Un concept qui a débouché sur la mise en place de la semaine parentale de quatre jours, permettant aux jeunes parents, de bénéficier d’un temps partiel de 4 jours pendant six mois, rémunéré à temps plein. Et les effets de cette nouveauté, conjuguée aux autres mesures de RSE mises en place régulièrement dans ce groupe international sont immédiats et spectaculaires en interne. « L’an dernier, dans mon équipe nous avons eu 7 recrutements, zéro départ. C’est la première fois que ça nous arrive en cabinet d’expertise comptable », souligne la directrice.

La clé de l’accompagnement

Quant aux entreprises qui souhaitent se lancer dans ces démarches vertueuses de RSE sans vraiment savoir par où commencer, elles peuvent se faire épauler par des organisations privées de conseil mais aussi par Bpifrance, comme l’explique Tadao Chaudré, Coordinateur Climat Régional de la banque publique d’investissement. Missions de conseil RSE, bilans carbone, diagnostics de flux… Bpifrance multiplie les accompagnements. « Notre cœur de métier, c’est le financement, mais nous avons aussi de vraies missions d’accompagnement et de mise en réseau, avec notamment nos différentes communautés : la French Tech, la French Fab, la French Care ou le Coq Vert ».
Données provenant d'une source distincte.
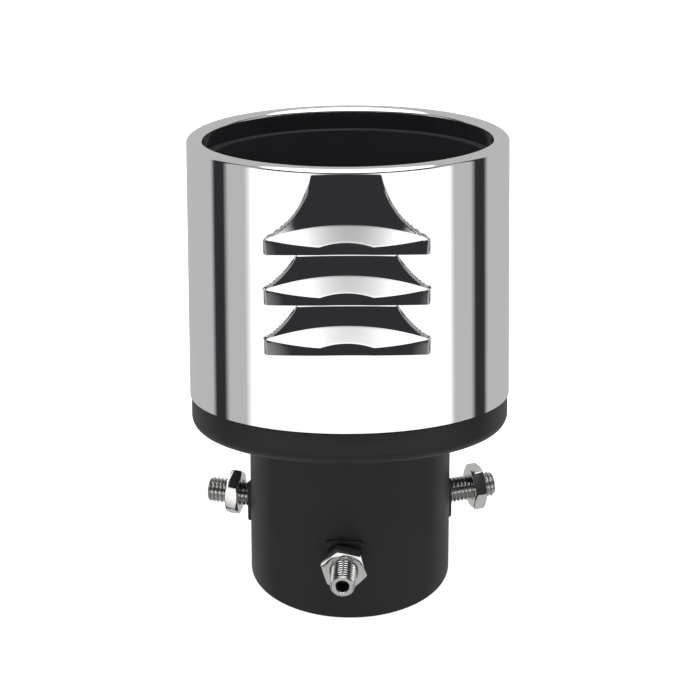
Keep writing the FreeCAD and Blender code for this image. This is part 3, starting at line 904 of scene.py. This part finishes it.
class TIP_OT_screw_pads(bpy.types.Operator):
    """Pads on the neck: a plate with rounded corners and eased edges, its underside cut to the
    neck, drilled
    """
    bl_idname = "tip.screw_pads"
    bl_label = "Screw pads"

    def execute(self, context):
        sizes = settings("tip_sizes")
        for side in SIDES:
            out = outward(side)
            face = span_along(f"screw_pad_{side}", out)[1]
            low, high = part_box(f"screw_pad_{side}")
            across = Vector((-out.y, out.x, 0))
            ends = span_along(f"screw_pad_{side}", across)
            wide, tall = ends[1] - ends[0], high.z - low.z
            bpy.ops.object.select_all(action="DESELECT")
            bpy.ops.mesh.primitive_cube_add(size=1, location=(0, 0, face - 2 * MM),
                                            scale=(wide, tall, 4 * MM))
            pad = bpy.context.active_object
            pad.name = pad.data.name = f"screw_pad_{side}_plate"
            settle(pad)
            with editing(pad):
                select_only(pad, "edges", lambda edge: abs(
                    edge.verts[0].co.z - edge.verts[1].co.z) > MM)
                bpy.ops.mesh.bevel(offset=1.6 * MM, segments=8, affect="EDGES")
            round_edges(pad, 0.45 * MM, 60, 3)
            carve(pad, cylinder(sizes.neck_radius - 0.05 * MM, 40 * MM, vertices=180,
                                rotation=(math.pi / 2, 0, 0)))
            carve(pad, cylinder(bore_radius(), 90 * MM))
            shade(pad)
            aim_outwards(pad, side, 0)
            hand_over(pad, "tip", f"screw_pad_{side}", "black_paint")
        return {"FINISHED"}


def threaded_shank(name):
    """Screw blank turned along +Z, its thread and end chamfers cut by moving its rings."""
    fasteners = settings("fastener_sizes")
    crest, end, pitch = fasteners.screw_radius, fasteners.screw_length, fasteners.thread_pitch
    crest_share, flank_share = 0.12, 0.76
    rings = spread(0, end, pitch / 12) + [end]
    shank = lathe(name, [(0, 0), *((crest, height) for height in rings), (0, end)], steps=48)
    for vertex in shank.data.vertices:
        point = vertex.co
        if point.xy.length < crest / 2:
            continue
        turn = math.atan2(point.y, point.x)
        phase = (point.z / pitch - turn / (2 * math.pi)) % 1
        groove = min(1.0, max(0.0, (2 * abs(phase - 0.5) - crest_share) / flank_share))
        chamfered = crest - fasteners.screw_chamfer + min(point.z, end - point.z)
        radius = min(crest - fasteners.thread_depth * groove, chamfered)
        point.x, point.y = radius * math.cos(turn), radius * math.sin(turn)
    return shank


def store_painted_recess_shade(screw):
    """Store how deep each vertex lies in the thread or the socket, as the mask of painted shade
    that darkens the finish there.
    """
    fasteners = settings("fastener_sizes")
    floor = fasteners.screw_length - fasteners.socket_depth
    groove = screw.data.attributes.new("groove", "FLOAT", "POINT")
    for index, vertex in enumerate(screw.data.vertices):
        radius, height = vertex.co.xy.length, vertex.co.z
        deep = (fasteners.screw_radius - radius) / fasteners.thread_depth
        in_socket = radius < fasteners.socket_flats * 0.62 and height > floor - MM
        down = (fasteners.screw_length - height) / (fasteners.screw_length - floor)
        in_thread = 0 < deep < 1.1
        # painted shade: full in the socket, up to 0.55 in the thread's roots
        groove.data[index].value = (min(1.0, 12 * max(0.0, down)) if in_socket
                                    else 0.55 * min(1.0, deep) if in_thread else 0.0)


class TIP_OT_set_screws(bpy.types.Operator):
    """Set screws: a cut thread, chamfered at both ends, with a hexagon socket"""
    bl_idname = "tip.set_screws"
    bl_label = "Set screws"

    def execute(self, context):
        fasteners = settings("fastener_sizes")
        end = fasteners.screw_length
        pattern = threaded_shank("set_screw_pattern")
        corner = fasteners.socket_flats / math.sqrt(3)
        mouth = lathe("socket_mouth", [(0, end - 0.3 * MM), (corner - 0.3 * MM, end - 0.3 * MM),
                                       (corner + 0.1 * MM, end + 0.1 * MM), (0, end + 0.1 * MM)],
                      steps=48)
        carve(pattern, mouth)
        socket = cylinder(corner, 2 * fasteners.socket_depth, vertices=6, location=(0, 0, end))
        settle(socket)
        with editing(socket):
            select_only(socket, "faces", lambda face: face.normal.z < -0.9)
            bpy.ops.mesh.extrude_region_move(
                TRANSFORM_OT_translate={"value": (0, 0, -0.8 * MM)})
            bpy.ops.mesh.merge(type="CENTER")
        tidy(socket)
        carve(pattern, socket)
        # painted shade for the thread's roots and the socket
        store_painted_recess_shade(pattern)
        shade(pattern, 32)
        for side in SIDES:
            screw = copy_of(pattern, f"set_screw_{side}_threaded")
            far = span_along(f"set_screw_{side}", outward(side))[1]
            aim_outwards(screw, side, far - end)
            hand_over(screw, f"screw_{side}", f"set_screw_{side}", "zinc_steel")
        bpy.data.objects.remove(pattern)
        return {"FINISHED"}


# how far each nut happens to be turned, in degrees
NUT_TURNS = {"front": 16.3, "right": 22.0, "left": 10.0}


class TIP_OT_lock_nuts(bpy.types.Operator):
    """Lock nuts: a hexagon blank, turned off at both faces, with a countersunk bore"""
    bl_idname = "tip.lock_nuts"
    bl_label = "Lock nuts"

    def execute(self, context):
        fasteners = settings("fastener_sizes")
        half, flats = fasteners.nut_thickness / 2, fasteners.nut_flats
        corner, face = flats / math.sqrt(3), flats / 2 - 0.25 * MM
        pattern = cylinder(corner, 2 * half, vertices=6)
        pattern.name = pattern.data.name = "lock_nut_pattern"
        wide, slope = corner + 0.6 * MM, 0.75 * MM
        turned = lathe("turned_blank", [
            (0, -half - 0.1 * MM), (face - 0.2 * MM, -half - 0.1 * MM), (wide, -half + slope),
            (wide, half - slope), (face - 0.2 * MM, half + 0.1 * MM), (0, half + 0.1 * MM)],
            steps=120)
        carve(pattern, turned, "INTERSECT")
        bore, sink = bore_radius(), 0.45 * MM
        drill = lathe("nut_drill", [
            (0, -half - MM), (bore + sink + MM, -half - MM), (bore, -half + sink),
            (bore, half - sink), (bore + sink + MM, half + MM), (0, half + MM)], steps=96)
        carve(pattern, drill)
        round_edges(pattern, 0.12 * MM, 24, 2)
        shade(pattern, 30)
        for side in SIDES:
            nut = copy_of(pattern, f"lock_nut_{side}_hexagon")
            near, far = span_along(f"lock_nut_{side}", outward(side))
            aim_outwards(nut, side, (near + far) / 2, math.radians(NUT_TURNS[side]))
            hand_over(nut, f"nut_{side}", f"lock_nut_{side}", "zinc_steel")
        bpy.data.objects.remove(pattern)
        return {"FINISHED"}


# ------------ stage

def within(tree, value, low, high, soft):
    """Mask that is 1 between two angles and fades over a soft edge centred on each."""
    rise = remap(tree, value, low - soft / 2, low + soft / 2, 0.0, 1.0)
    fall = remap(tree, value, high - soft / 2, high + soft / 2, 1.0, 0.0)
    return arithmetic(tree, "MULTIPLY", rise, fall)


def studio_surroundings(world):
    """Pale tent with a white front panel between dark gaps, side flags and a softbox overhead.

    The left and right halves are alike.
    """
    stage = settings("stage_settings")
    world.use_nodes = True
    tree = world.node_tree
    direction = tree.nodes.new("ShaderNodeTexCoord").outputs["Generated"]
    parts = place_node(tree, "ShaderNodeSeparateXYZ", Vector=direction).outputs
    front = arithmetic(tree, "MULTIPLY", parts["Y"], -1.0)
    turned = arithmetic(tree, "ABSOLUTE", arithmetic(tree, "ARCTAN2", parts["X"], front))
    raised = arithmetic(tree, "ARCSINE", parts["Z"])
    soft = stage.soft_edge
    before = within(tree, turned, -1.0, stage.panel_half, soft)
    panel = within(tree, raised, stage.panel_foot, stage.panel_top, soft)
    dark = within(tree, raised, stage.dark_foot, stage.dark_top, soft)
    flag = within(tree, turned, stage.flag_near, stage.flag_far, soft)
    level = within(tree, raised, -stage.dark_top, stage.dark_top, soft)
    overhead = remap(tree, raised, stage.softbox_foot - soft / 2, stage.softbox_foot + soft / 2,
                     0.0, 1.0)
    camera = tree.nodes.new("ShaderNodeLightPath").outputs["Is Camera Ray"]
    seen = stage.tent
    for mask, light in ((arithmetic(tree, "MULTIPLY", flag, level), stage.flag),
                        (arithmetic(tree, "MULTIPLY", before, dark), stage.flag),
                        (arithmetic(tree, "MULTIPLY", before, panel), [stage.panel_strength] * 3),
                        (overhead, [stage.softbox_strength] * 3),
                        (camera, (1, 1, 1))):
        seen = mix_colours(tree, mask, seen, light)
    feed(tree, next(n for n in tree.nodes if n.type == "BACKGROUND"), Color=seen)


def floor_finish():
    """Pale matt floor, faintly uneven, that keeps only a light shadow."""
    material, tree, shader, place = new_material("studio_floor")
    base = settings("stage_settings").floor
    feed(tree, shader, Roughness=0.9, Emission_Color=(1, 1, 1, 1), Emission_Strength=0.8,
         Base_Color=mix_colours(tree, noise(tree, place, 6.0), base, scaled(base, 0.985)))
    return material


class TIP_OT_stage(bpy.types.Operator):
    """Floor, studio surroundings and camera"""
    bl_idname = "tip.stage"
    bl_label = "Stage"

    def execute(self, context):
        stage = settings("stage_settings")
        bpy.ops.object.select_all(action="DESELECT")
        bpy.ops.mesh.primitive_plane_add(size=30, location=(0, 0, CAD_BOX[0].z))
        floor = bpy.context.active_object
        floor.name = "studio_floor"
        floor.data.materials.append(floor_finish())
        floor.visible_glossy = False
        world = bpy.data.worlds.new("studio")
        context.scene.world = world
        studio_surroundings(world)
        aim = Vector((0, 0, stage.aim_height))
        level = Vector((math.sin(stage.turn), math.cos(stage.turn), 0))
        looking = level * math.cos(stage.pitch) - Vector((0, 0, math.sin(stage.pitch)))
        bpy.ops.object.camera_add(location=aim - looking * stage.distance)
        camera = context.active_object
        camera.rotation_mode = "QUATERNION"
        camera.rotation_quaternion = looking.to_track_quat("-Z", "Y")
        camera.data.lens = stage.lens
        camera.data.sensor_width = 36
        camera.data.clip_end = 100
        context.scene.camera = camera
        context.scene.view_settings.view_transform = "Standard"
        return {"FINISHED"}


# ------------ panel and registration

class TIP_PT_panel(bpy.types.Panel):
    """Lists the pieces of the tailpipe tip"""
    bl_label = "Tailpipe Tip"
    bl_idname = "TIP_PT_panel"
    bl_space_type = "VIEW_3D"
    bl_region_type = "UI"
    bl_category = "Tailpipe Tip"

    def draw(self, context):
        for step in STEPS:
            self.layout.operator(step.bl_idname, text=step.bl_label)


GROUPS = {"tip_sizes": TipSizes, "louvre_sizes": LouvreSizes, "fastener_sizes": FastenerSizes,
          "finish_colours": FinishColours, "stage_settings": StageSettings}
STEPS = [TIP_OT_stage, TIP_OT_outer_sleeve, TIP_OT_rear_cap, TIP_OT_inlet_neck, TIP_OT_neck_weld,
         TIP_OT_inner_liner, TIP_OT_screw_pads, TIP_OT_set_screws, TIP_OT_lock_nuts]


def register():
    for kind in [*GROUPS.values(), *STEPS, TIP_PT_panel]:
        bpy.utils.register_class(kind)
    for name, kind in GROUPS.items():
        setattr(bpy.types.Scene, name, bpy.props.PointerProperty(type=kind))


def unregister():
    for name in GROUPS:
        delattr(bpy.types.Scene, name)
    for kind in reversed([*GROUPS.values(), *STEPS, TIP_PT_panel]):
        bpy.utils.unregister_class(kind)


def main():
    register()
    for step in STEPS:
        group, name = step.bl_idname.split(".")
        getattr(getattr(bpy.ops, group), name)()


if __name__ == "__main__":
    main()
Cette dernière communauté de dirigeants convaincus sur la nécessité d’agir et engagés dans la transition écologique et énergétique, compte aujourd’hui 2 500 dirigeants sur le territoire national. « Nous avons bien conscience qu’en les accompagnant sur les aspects environnementaux en particulier, les dirigeants vont pouvoir bénéficier de marqueurs forts de différenciation », poursuit Tadao Chaudré. « De nombreuses entreprises sont déjà sensibilisées à ces questions. Notre rôle, c’est désormais de passer d’un stade de sensibilisation à un stade vraiment opérationnel de mise en transition ».